Jack Kohler, Plymouth



A cap on property tax increases would stabilize neighborhoods

For decades, a great deal of public and private energy has been dedicated to revitalization of north Minneapolis neighborhoods in an effort to provide greater home and work opportunities for the area’s lower-income residents. As the housing market continues to improve, real estate developers are making plans to build homes on vacant lots, with some homes priced in excess of $300,000. That has upset some local residents who resent the fact that rising home prices might force some long-term residents to sell their homes in the face of increasingly unaffordable property taxes (“Neighbors skeptical of pricier houses,” Aug. 16.)

Their concerns are justified. Similar circumstances arose in California in the late 1970s, when a growing population eager for new housing contributed to rapidly increasing home prices.

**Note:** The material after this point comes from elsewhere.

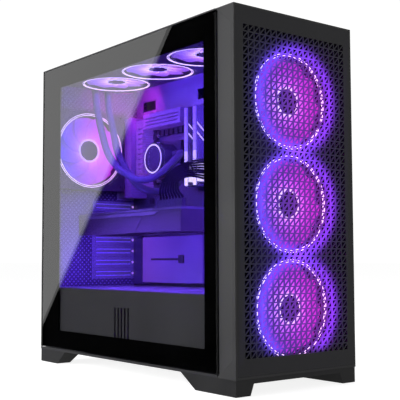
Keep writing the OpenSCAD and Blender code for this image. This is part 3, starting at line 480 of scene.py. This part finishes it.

In an effort to make certain that fixed-income homeowners wouldn’t be forced to sell their homes, voters enacted Proposition 13 in 1978. The legislation restricted property tax increases to no more than 1 percent of assessed value, while limiting assessed values themselves to no more than a 2 percent increase annually.

As a Los Angeles resident in the mid-1980s, I was amazed to see that the small homes built by modest-income elderly couples in Beverly Hills remained free of the teardown mania that is underway in so many of our communities. Those folks were able to keep their homes thanks to Prop. 13. Perhaps it is time that Minnesotans demand similar constraints on their family budgets with legislation that prevents government bureaucrats from demanding more and more from us all. After all, government has no right to grow beyond the means of ordinary citizens.